風の記憶

≪記憶の葉っぱをそよがせる、風の言葉を見つけたい……小さな試みのブログです≫

遠くの花火、近くの花火

2024年08月07日 | 「2024 風のファミリー」

 

幼稚園のお泊り保育の勢いで、その翌日は、孫のいよちゃんがわが家にお泊りすることになった。すっかり自信ありげな顔つきになっている。夕方、いよちゃんのお気に入りの近所の駄菓子屋へ連れていったが、あいにく店は閉まっていた。バス通りのコンビニまで歩けるかと聞くと大丈夫と答えたので、手をつないで坂道をのぼってコンビニまで行く。
以前は買物かごの中に、次々とお菓子を入れていくので戸惑ったものだが、いつの間にか遠慮深くなって、かごの中には好物のグミを1袋入れただけ。なんでも欲しいものを選んだらいいよと言うと、ラムネ菓子を1個加えただけで、もういいと言う。さらに促すと、ヤキソバ風と表示されたスナック菓子を手に取った。

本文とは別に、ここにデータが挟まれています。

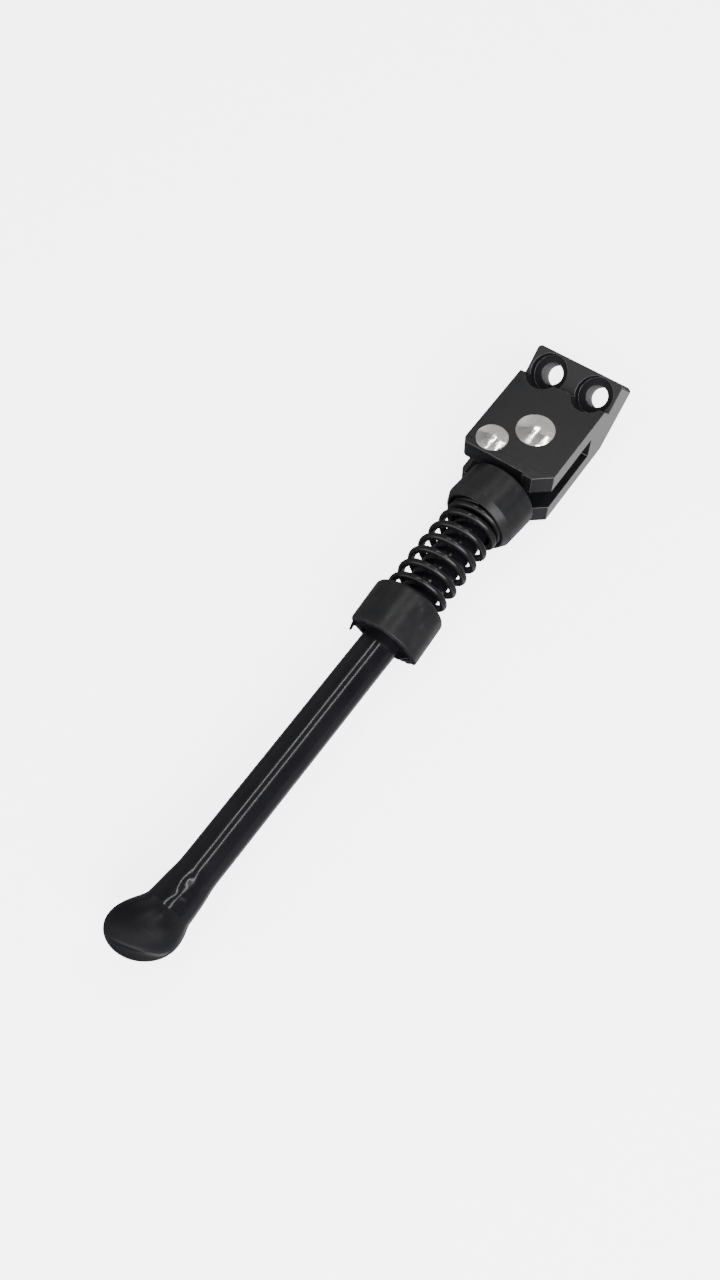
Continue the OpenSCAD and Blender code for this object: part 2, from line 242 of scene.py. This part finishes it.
pivot_head, pivot_rise, pivot_shank = 11.5, 1.1, 8.0
stop_head, stop_rise, stop_shank = 9.5, 1.0, 5.5
stop_place = Vector((-8.95, -9.3, 0))
cheek_half = 10.7
head_steps = 22
sides = 96


def socket(tree, name, kind, value=None):
    """A named input of a Geometry Nodes tree; gives back its identifier"""
    made = tree.interface.new_socket(name, in_out="INPUT", socket_type="NodeSocket" + kind)
    if value is not None:
        made.default_value = value
    return made.identifier


def lathe_tree():
    """Turns a half profile, drawn as one line in X and Z, round the Z axis, then dents it"""
    tree = bpy.data.node_groups.new("turned_round", "GeometryNodeTree")
    ids = {
        "Profile": socket(tree, "Profile", "Geometry"),
        "Sides": socket(tree, "Sides", "Int", sides),
        "Dent depth": socket(tree, "Dent depth", "Float", 0.0),
        "Dent size": socket(tree, "Dent size", "Float", 0.002),
        "Dent seed": socket(tree, "Dent seed", "Float", 0.0),
        "Finish": socket(tree, "Finish", "Material"),
    }
    tree.interface.new_socket("Piece", in_out="OUTPUT", socket_type="NodeSocketGeometry")
    nodes, link = tree.nodes, tree.links.new
    given = nodes.new("NodeGroupInput")
    out = nodes.new("NodeGroupOutput")

    def math_node(operation, a, b=None):
        node = nodes.new("ShaderNodeMath")
        node.operation = operation
        for index, value in enumerate((a, b)):
            if value is None:
                continue
            if isinstance(value, (int, float)):
                node.inputs[index].default_value = value
            else:
                link(value, node.inputs[index])
        return node.outputs[0]

    count = nodes.new("GeometryNodeAttributeDomainSize")
    link(given.outputs["Profile"], count.inputs["Geometry"])
    points = count.outputs["Point Count"]
    grid = nodes.new("GeometryNodeMeshGrid")
    link(math_node("ADD", given.outputs["Sides"], 1), grid.inputs["Vertices X"])
    link(points, grid.inputs["Vertices Y"])
    index = nodes.new("GeometryNodeInputIndex").outputs["Index"]
    turn = math_node("FLOOR", math_node("DIVIDE", math_node("ADD", index, 0.5), points))
    along = math_node("SUBTRACT", index, math_node("MULTIPLY", turn, points))
    angle = math_node("DIVIDE", math_node("MULTIPLY", turn, 2 * math.pi), given.outputs["Sides"])
    sample = nodes.new("GeometryNodeSampleIndex")
    sample.data_type = "FLOAT_VECTOR"
    link(given.outputs["Profile"], sample.inputs["Geometry"])
    link(nodes.new("GeometryNodeInputPosition").outputs["Position"], sample.inputs["Value"])
    link(along, sample.inputs["Index"])
    spin = nodes.new("ShaderNodeVectorRotate")
    spin.rotation_type = "Z_AXIS"
    link(sample.outputs["Value"], spin.inputs["Vector"])
    link(angle, spin.inputs["Angle"])
    place = nodes.new("GeometryNodeSetPosition")
    link(grid.outputs["Mesh"], place.inputs["Geometry"])
    link(spin.outputs["Vector"], place.inputs["Position"])
    merge = nodes.new("GeometryNodeMergeByDistance")
    merge.inputs["Distance"].default_value = 0.002 * mm
    link(place.outputs["Geometry"], merge.inputs["Geometry"])

    shape = nodes.new("ShaderNodeTexNoise")
    shape.noise_dimensions = "4D"
    shape.inputs["Detail"].default_value = 1.0
    link(math_node("DIVIDE", 1.0, given.outputs["Dent size"]), shape.inputs["Scale"])
    link(given.outputs["Dent seed"], shape.inputs["W"])
    depth = math_node("MULTIPLY", math_node("SUBTRACT", shape.outputs["Fac"], 0.62),
                      given.outputs["Dent depth"])
    push = nodes.new("ShaderNodeVectorMath")
    push.operation = "SCALE"
    link(nodes.new("GeometryNodeInputNormal").outputs["Normal"], push.inputs[0])
    link(depth, push.inputs["Scale"])
    dent = nodes.new("GeometryNodeSetPosition")
    link(merge.outputs["Geometry"], dent.inputs["Geometry"])
    link(push.outputs["Vector"], dent.inputs["Offset"])
    smooth = nodes.new("GeometryNodeSetShadeSmooth")
    link(dent.outputs["Geometry"], smooth.inputs["Geometry"])
    real = nodes.new("GeometryNodeRealizeInstances")
    link(smooth.outputs["Geometry"], real.inputs["Geometry"])
    paint = nodes.new("GeometryNodeSetMaterial")
    link(real.outputs["Geometry"], paint.inputs["Geometry"])
    link(given.outputs["Finish"], paint.inputs["Material"])
    link(paint.outputs["Geometry"], out.inputs[0])
    return tree, ids


turned_round, lathe_ids = lathe_tree()


def rounded(corners, steps=5):
    """A line through (radius, height, rounding) corners in millimetres, arcs at the corners"""
    line = []
    for i, (x, z, r) in enumerate(corners):
        here = Vector((x, z))
        if r <= 0 or i in (0, len(corners) - 1):
            line.append(here)
            continue
        before = Vector(corners[i - 1][:2]) - here
        after = Vector(corners[i + 1][:2]) - here
        half = before.angle(after) / 2
        back = min(r / math.tan(half), before.length * 0.49, after.length * 0.49)
        start, end = here + before.normalized() * back, here + after.normalized() * back
        for k in range(steps + 1):
            t = k / steps
            line.append((1 - t) ** 2 * start + 2 * t * (1 - t) * here + t * t * end)
    return line


def turned(name, line, finish, place, dent):
    """A piece made on the lathe from its half profile; dent is depth, size and seed"""
    mesh = bpy.data.meshes.new(name)
    mesh.from_pydata([(p.x * mm, 0, p.y * mm) for p in line],
                     [(i, i + 1) for i in range(len(line) - 1)], [])
    piece = as_object(name, mesh)
    lathe = piece.modifiers.new("lathe", "NODES")
    lathe.node_group = turned_round
    lathe[lathe_ids["Sides"]] = sides
    lathe[lathe_ids["Dent depth"]] = dent[0] * mm
    lathe[lathe_ids["Dent size"]] = dent[1] * mm
    lathe[lathe_ids["Dent seed"]] = float(dent[2])
    lathe[lathe_ids["Finish"]] = finish
    baked(piece, place)
    piece.data.set_sharp_from_angle(angle=math.radians(40))
    return piece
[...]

場所を変えて、いよちゃんの好きなアイスクリームのボックスへ誘導した。小さな手が箱入りのチョコアイスを選んだので、そこへ私がカキ氷を3個ほうり込んだ。レジに行ったら、目の前にきれいな花火セットが並んでいる。今夜は花火だということになって、いよちゃんが選んだのは、ハムスターのキャラクターで包装された花火の詰め合わせだった。その袋を眺めながらの帰り道、たまごっちのファミリーなども教えてもらったが、多すぎて私はどれも憶えられなかった。

まだ、いよちゃんが生まれる前、マンションの9階に住んでいた頃は、居ながらにして大阪中の花火が見られたものだった。
7月25日の天神祭りの花火や淀川沿いのあちこちで上がる花火。テレビ中継を観ながら、花火が上がるとベランダにとび出して確認する。さらには大阪湾をはさんで、海の向こうの神戸や淡路島の花火など、遠くの暗闇の一角に、小さな花が開くように光の玉がはじける。いくつか花火が上がったあとに、だいぶ遅れて音だけが遠雷のようにやってくる。
8月1日はPLの花火。丘陵の向こうで10万発の花火が炸裂する。仕掛花火は丘陵に遮られて見えなかったが、真昼のように燃え上がる夜空と、地鳴りとなって響いてくる無数の炸裂音で、仕掛けの豪華さが想像できた。

いまは地べたの近くに住んでいるので、もう遠い花火を見ることはできない。今夜はいよちゃんと妻と3人で、近くの砂場で久しぶりのささやかな花火をした。いよちゃんがビビるので、音の出る花火や飛翔するロケット花火、足元を走り回るねずみ花火はしない。一本ずつマッチで火をつけて、さまざまな色彩が噴き出す花火を静かに楽しんだ。
はじめは半分だけのつもりが、興に乗ったいよちゃんが次々に花火を取り出すので、私もせっせとマッチを擦りつづけた。花火の明りでよく見ると、マッチ箱には昔に入った懐かしい喫茶店のネームが入っていた。

夜中、お泊りさんは半分寝ぼけて暑い暑いと騒ぐ。パジャマをはだけてお腹を出す。さかんに転げまわって襖を蹴る。久しぶりの賑やかな夜になった。眠ってしまえば、まだ幼い子どものままだ。
花火のあとは、真夏の夜の夢までも焦がしてしまう、大阪の暑い熱帯夜だった。